=== Written problem ===
Return all lines with the word "bending" in them.

=== Supplied data ===

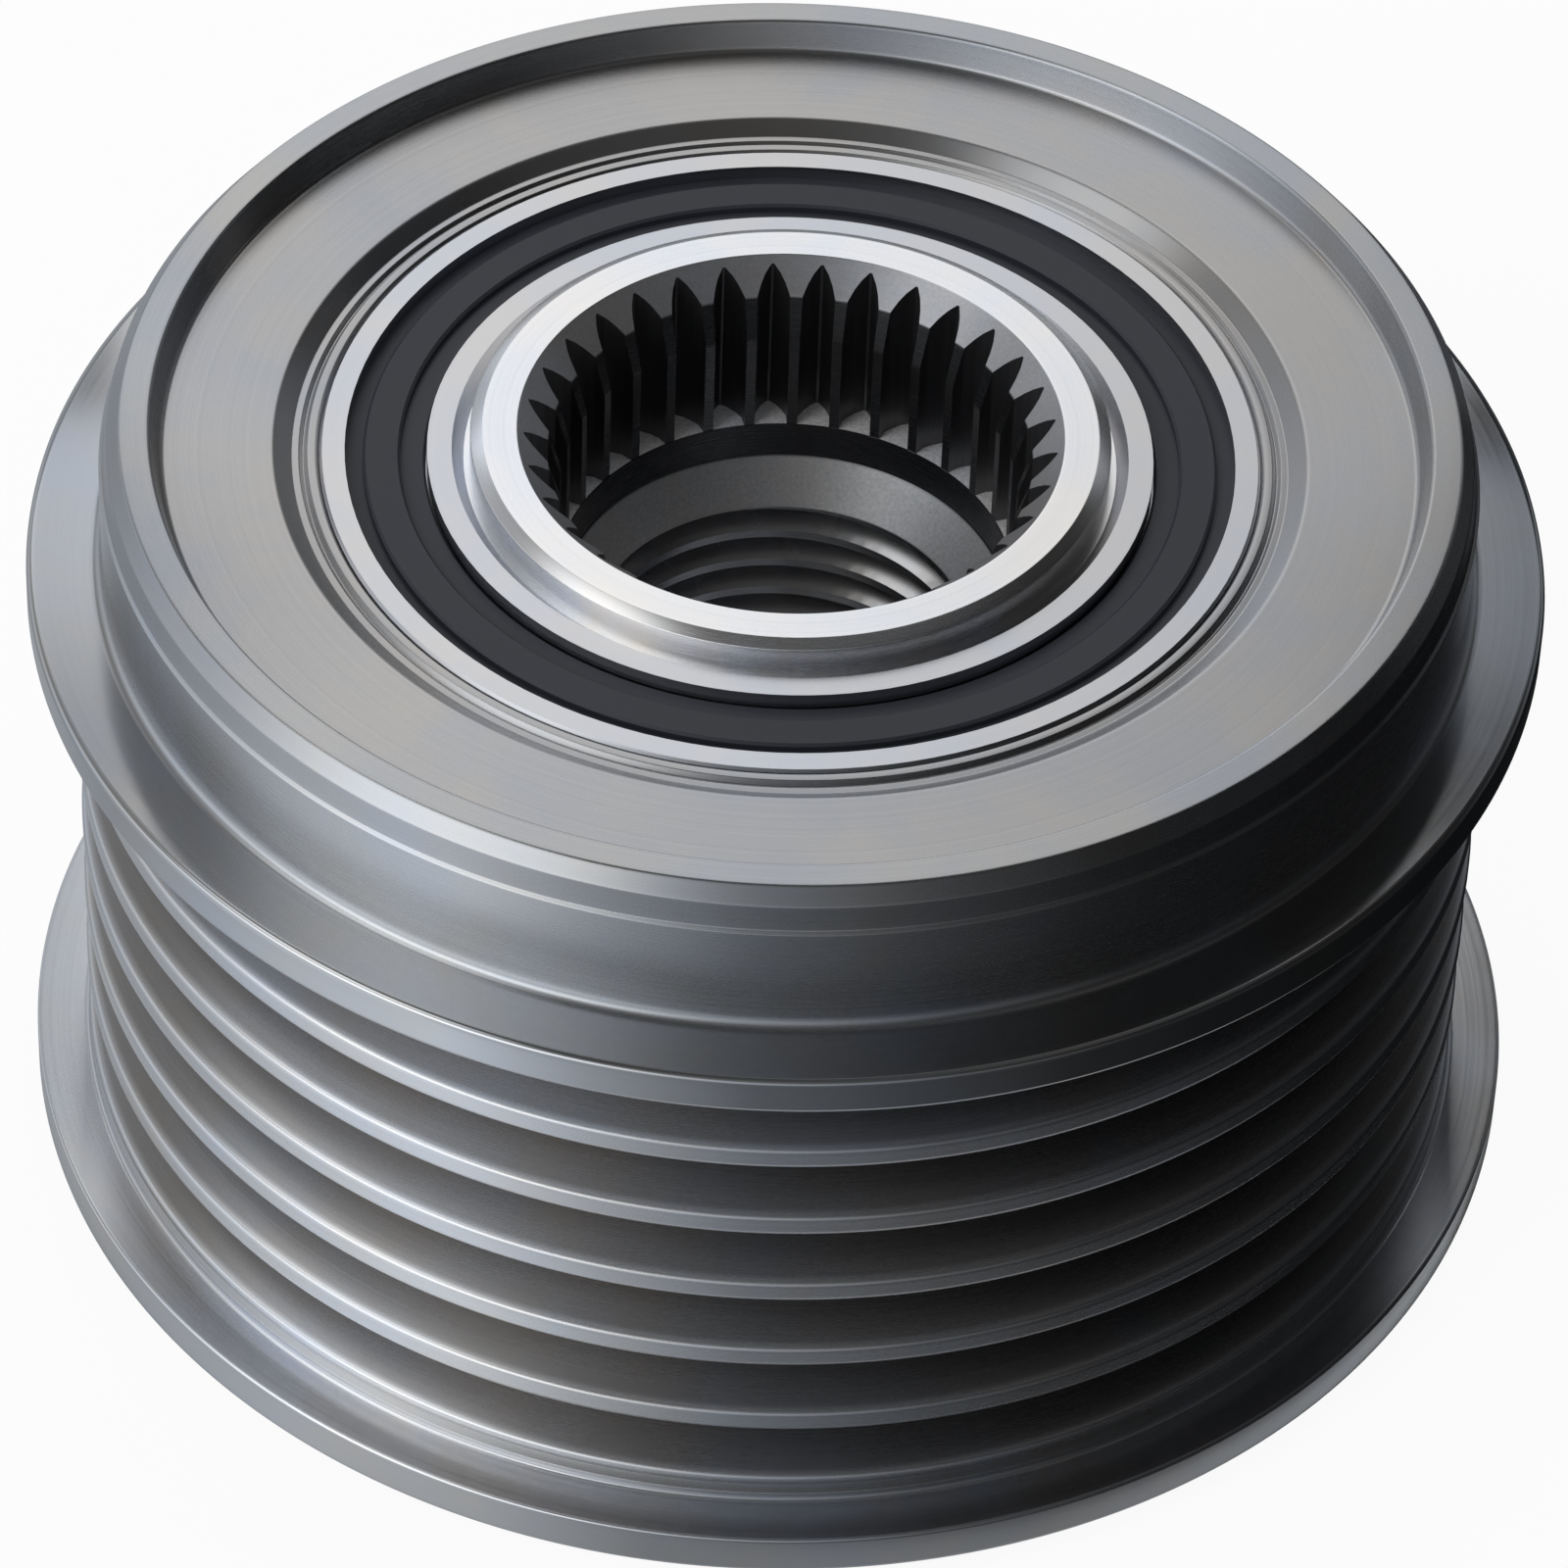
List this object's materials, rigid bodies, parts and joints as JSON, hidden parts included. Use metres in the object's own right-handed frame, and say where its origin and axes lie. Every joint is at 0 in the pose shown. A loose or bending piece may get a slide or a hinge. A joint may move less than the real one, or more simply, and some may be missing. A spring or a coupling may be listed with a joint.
{
  "type": "freewheel alternator pulley",
  "caption": "Flanged ribbed-belt pulley ring on a sealed ball bearing and needle row, with a one-way clutch driving a threaded, serrated hub.",
  "frame": {"origin": "centre of the hub's rear end face, on the axis of rotation", "axes": "+Z along the axis of rotation, from the rotor towards the front face with the tool socket"},
  "size_m": [0.0592, 0.0592, 0.0336],
  "materials": {
    "turned_steel": "satin, turned, lightly oiled",
    "hub_steel": "satin, turned",
    "bearing_steel": "ground",
    "polished_steel": "polished",
    "hardened_steel": "ground, hardened",
    "seal_rubber": "matte, moulded",
    "cage_nylon": "moulded"
  },
  "bodies": {
    "hub": {"hub": "hub_steel", "front_bearing_inner_ring": "bearing_steel", "clutch_inner_ring": "hardened_steel", "clutch_rollers": "polished_steel", "clutch_cage": "cage_nylon", "clutch_springs": "bearing_steel", "divider_washer": "hardened_steel", "front_thrust_washer": "hardened_steel", "rear_thrust_washer": "hardened_steel"},
    "pulley": {"pulley_ring": "turned_steel", "front_bearing_outer_ring": "bearing_steel", "front_bearing_front_seal": "seal_rubber", "front_bearing_rear_seal": "seal_rubber", "clutch_cup": "hardened_steel", "rear_seal_case": "hardened_steel", "rear_seal_lip": "seal_rubber"},
    "front_ball_set": {"front_bearing_balls": "polished_steel", "front_bearing_cage": "cage_nylon"},
    "needle_set": {"needle_rollers": "polished_steel", "needle_cage": "cage_nylon"}
  },
  "joints": [
    {"name": "freewheel", "type": "hinge", "parent": "hub", "child": "pulley", "pos_m": [0, 0, 0.0145], "axis": [0, 0, 1], "continuous": true},
    {"name": "ball_set_orbit", "type": "hinge", "parent": "hub", "child": "front_ball_set", "pos_m": [0, 0, 0.02806], "axis": [0, 0, 1], "continuous": true},
    {"name": "needle_set_orbit", "type": "hinge", "parent": "hub", "child": "needle_set", "pos_m": [0, 0, 0.0093], "axis": [0, 0, 1], "continuous": true}
  ],
  "couplings": [
    {"joint": "ball_set_orbit", "follows": "freewheel", "ratio": 0.5574},
    {"joint": "needle_set_orbit", "follows": "freewheel", "ratio": 0.5347}
  ]
}
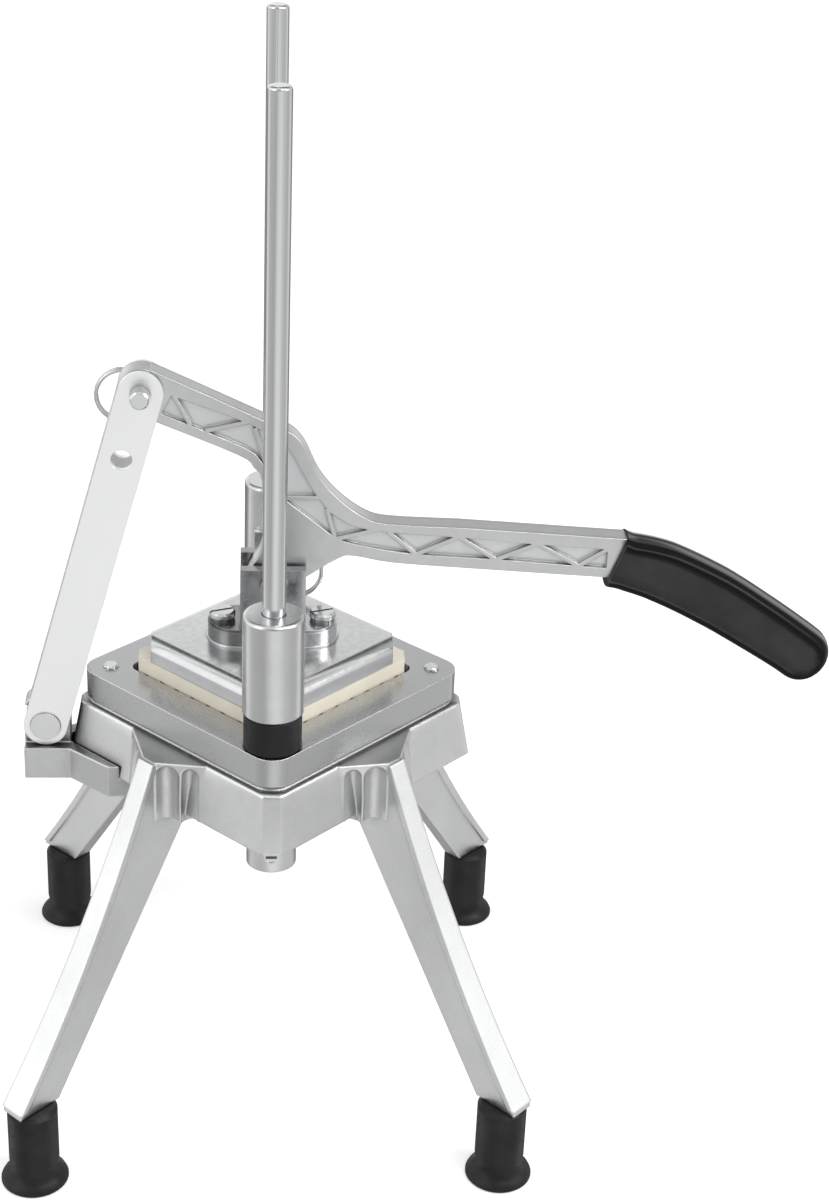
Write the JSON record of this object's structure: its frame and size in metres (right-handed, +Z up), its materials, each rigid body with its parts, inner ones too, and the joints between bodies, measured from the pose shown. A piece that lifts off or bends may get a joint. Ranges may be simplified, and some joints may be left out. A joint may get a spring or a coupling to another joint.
{
  "type": "french fry cutter",
  "caption": "Hand lever potato cutter on a four-legged cast base: the linked lever drives a pusher head down guide rods through a square grid of blades.",
  "frame": {"origin": "on the worktop, at the centre of the four feet", "axes": "+Z up along the guide rods, +X towards the grip, -X towards the link, the rods stand at -Y (front) and +Y (back)"},
  "size_m": [0.362, 0.2312, 0.4719],
  "materials": {
    "cast_aluminium": "satin, lightly grained casting",
    "plate_aluminium": "ground",
    "head_aluminium": "polished casting",
    "lever_aluminium": "satin flanges, grained web",
    "link_aluminium": "fine satin",
    "rod_steel": "polished, drawn",
    "blade_steel": "ground",
    "fork_steel": "polished",
    "steel": "bright",
    "dark_steel": "dull",
    "bronze": "machined",
    "black_rubber": "matte",
    "black_grip": "smooth",
    "ivory_plastic": "moulded"
  },
  "bodies": {
    "root": {"base_casting": "cast_aluminium", "rubber_feet": "black_rubber", "foot_screws": "steel", "guide_rod_front": "rod_steel", "guide_rod_back": "rod_steel", "rod_set_screws": "dark_steel", "rod_bumpers": "black_rubber", "blade_plate": "plate_aluminium", "upper_blades": "blade_steel", "lower_blades": "blade_steel", "plate_studs": "steel", "thumb_nuts": "steel", "link_bracket": "cast_aluminium", "bracket_screws": "steel"},
    "head": {"head_casting": "head_aluminium", "sleeve_bushings": "bronze", "lever_fork": "fork_steel", "fork_screws": "steel", "fork_washers": "dark_steel", "fork_pin": "steel", "fork_ring": "steel", "pusher": "ivory_plastic", "pusher_screws": "steel"},
    "lever": {"lever_casting": "lever_aluminium", "grip": "black_grip"},
    "link": {"link_bar_front": "link_aluminium", "link_bar_back": "link_aluminium", "link_lower_pin": "steel", "link_upper_pin": "steel", "link_ring": "steel"}
  },
  "joints": [
    {"name": "head_lift", "type": "slide", "parent": "root", "child": "head", "axis": [0, 0, 1], "range_m": [0, 0.0964]},
    {"name": "lever_swing", "type": "hinge", "parent": "head", "child": "lever", "pos_m": [0, 0, 0.243], "axis": [0, -1, 0], "range_deg": [0, 60]},
    {"name": "link_swing", "type": "hinge", "parent": "lever", "child": "link", "pos_m": [-0.0551, 0, 0.3286], "axis": [0, -1, 0], "range_deg": [-43.4, 0]}
  ],
  "couplings": [
    {"joint": "lever_swing", "follows": "head_lift", "rad_per_m": 10.852},
    {"joint": "link_swing", "follows": "head_lift", "rad_per_m": -7.839}
  ]
}
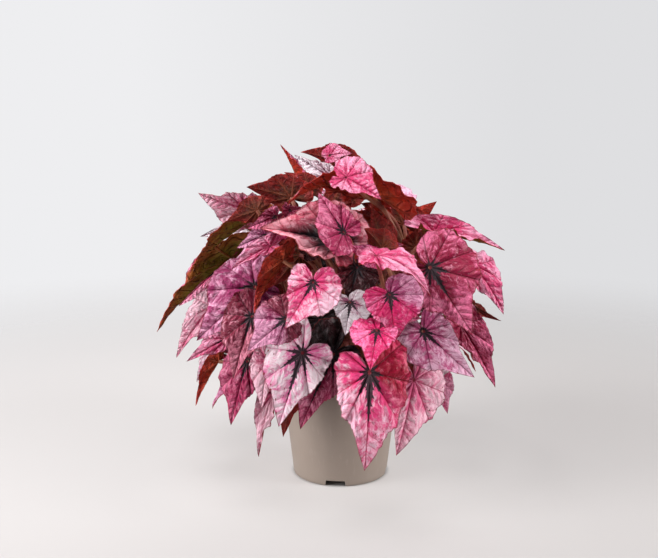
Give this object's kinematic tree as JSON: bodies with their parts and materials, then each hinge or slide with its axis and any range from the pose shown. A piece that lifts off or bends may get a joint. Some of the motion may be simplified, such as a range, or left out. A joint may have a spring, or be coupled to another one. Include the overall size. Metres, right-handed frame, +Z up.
{
  "type": "potted rex begonia",
  "caption": "Dome of pointed painted begonia leaves on fleshy stalks, hanging over the rim of a round plastic nursery pot.",
  "frame": {"origin": "middle of the pot's foot, on the surface the pot stands on", "axes": "+Z up along the pot's axis, -Y towards the front of the plant, +X to its right"},
  "size_m": [0.3702, 0.3994, 0.3741],
  "materials": {
    "plastic": "satin taupe plastic",
    "soil": "dark crumbly peat",
    "leaf": "satin painted leaf, pink and silver with a dark star"
  },
  "bodies": {
    "root": {"pot": "plastic", "soil": "soil", "shoot_01": "leaf", "shoot_02": "leaf", "shoot_03": "leaf", "shoot_04": "leaf", "shoot_05": "leaf", "shoot_06": "leaf", "shoot_07": "leaf", "shoot_08": "leaf", "shoot_09": "leaf", "shoot_10": "leaf", "shoot_11": "leaf", "shoot_12": "leaf", "shoot_13": "leaf", "shoot_14": "leaf"}
  },
  "joints": []
}
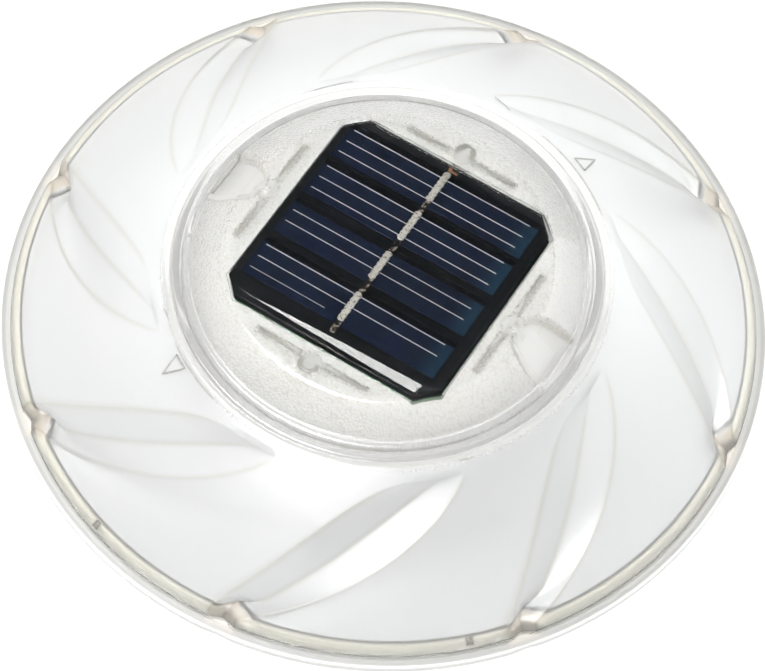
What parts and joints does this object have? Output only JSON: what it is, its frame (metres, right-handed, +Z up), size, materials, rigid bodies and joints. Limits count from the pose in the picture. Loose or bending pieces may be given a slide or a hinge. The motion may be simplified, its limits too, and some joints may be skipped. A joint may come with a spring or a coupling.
{
  "type": "floating pool light",
  "caption": "Round floating solar pool light: a frosted disc-shaped float with swept vanes and a clear twist-lock light module with solar panel, battery, switch and lens.",
  "frame": {"origin": "on the vertical axis of the float, at the height of the flat underside that it stands on", "axes": "+Z up through the module's cap; +X and +Y in the plane of the flange, with the module's finger scoops on a line 28.6 degrees clockwise from +X seen from above"},
  "size_m": [0.18, 0.18, 0.0582],
  "materials": {
    "frosted_plastic": "translucent frosted white moulding, smooth satin outside",
    "clear_plastic": "clear glossy moulding with a fine stipple on its underside",
    "housing_plastic": "clear moulding, slightly milky",
    "seal_rubber": "smooth black rubber",
    "panel_board": "black coated circuit board with a green edge",
    "solar_cell": "dark blue silicon with fine silver fingers",
    "tinned_ribbon": "tinned flat ribbon, tarnished in patches",
    "panel_resin": "clear poured resin",
    "tray_plastic": "smooth off-white moulding",
    "screw_steel": "plated steel, cross recess",
    "lens_plastic": "clear polished moulding",
    "reflector_plastic": "glossy white moulding",
    "board_green": "green circuit board with solder resist",
    "led_resin": "water-clear resin",
    "chip_plastic": "black moulded plastic",
    "ferrite": "dark ferrite drum with a copper winding",
    "capacitor_sleeve": "shrunk dark sleeve, bare aluminium top",
    "resistor_body": "tan coating with colour bands",
    "battery_wrap": "plain green shrink wrap",
    "contact_metal": "nickel-plated spring steel",
    "door_plastic": "clear milky moulding",
    "button_rubber": "blue silicone rubber",
    "plunger_plastic": "white moulding",
    "wire_black": "black insulation",
    "wire_red": "red insulation",
    "wire_grey": "grey insulation"
  },
  "bodies": {
    "float": {"float_upper_shell": "frosted_plastic", "float_lower_shell": "frosted_plastic"},
    "module": {"module_cap": "clear_plastic", "module_housing": "housing_plastic", "cap_seal_ring": "seal_rubber", "solar_panel_board": "panel_board", "solar_cell_1": "solar_cell", "solar_cell_2": "solar_cell", "solar_cell_3": "solar_cell", "solar_cell_4": "solar_cell", "cell_ribbon": "tinned_ribbon", "panel_resin": "panel_resin", "panel_tray": "tray_plastic", "tray_screw_1": "screw_steel", "tray_screw_2": "screw_steel", "tray_screw_3": "screw_steel", "tray_screw_4": "screw_steel", "lens": "lens_plastic", "lens_gasket": "seal_rubber", "reflector": "reflector_plastic", "circuit_board": "board_green", "led_1": "led_resin", "led_2": "led_resin", "led_3": "led_resin", "board_screw_1": "screw_steel", "board_screw_2": "screw_steel", "controller_chip": "chip_plastic", "inductor": "ferrite", "capacitor": "capacitor_sleeve", "resistor": "resistor_body", "battery": "battery_wrap", "battery_plate": "contact_metal", "battery_spring": "contact_metal", "battery_door": "door_plastic", "door_gasket": "seal_rubber", "door_screw_1": "screw_steel", "door_screw_2": "screw_steel", "switch_body": "chip_plastic", "panel_wire_negative": "wire_black", "panel_wire_positive": "wire_red", "battery_wire_negative": "wire_black", "battery_wire_positive": "wire_red", "switch_wire_1": "wire_grey", "switch_wire_2": "wire_grey"},
    "switch": {"switch_button": "button_rubber", "switch_plunger": "plunger_plastic"}
  },
  "joints": [
    {"name": "module_twist", "type": "hinge", "parent": "float", "child": "module", "pos_m": [0, 0, 0.04], "axis": [0, 0, 1], "range_deg": [0, 40]},
    {"name": "switch_press", "type": "slide", "parent": "module", "child": "switch", "axis": [0, 0, 1], "range_m": [0, 0.001], "stiffness_N_per_m": 1500}
  ]
}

=== Solution to this task ===
List this object's materials, rigid bodies, parts and joints as JSON, hidden parts included. Use metres in the object's own right-handed frame, and say where its origin and axes lie. Every joint is at 0 in the pose shown. A loose or bending piece may get a slide or a hinge. A joint may move less than the real one, or more simply, and some may be missing. A spring or a coupling may be listed with a joint.
What parts and joints does this object have? Output only JSON: what it is, its frame (metres, right-handed, +Z up), size, materials, rigid bodies and joints. Limits count from the pose in the picture. Loose or bending pieces may be given a slide or a hinge. The motion may be simplified, its limits too, and some joints may be skipped. A joint may come with a spring or a coupling.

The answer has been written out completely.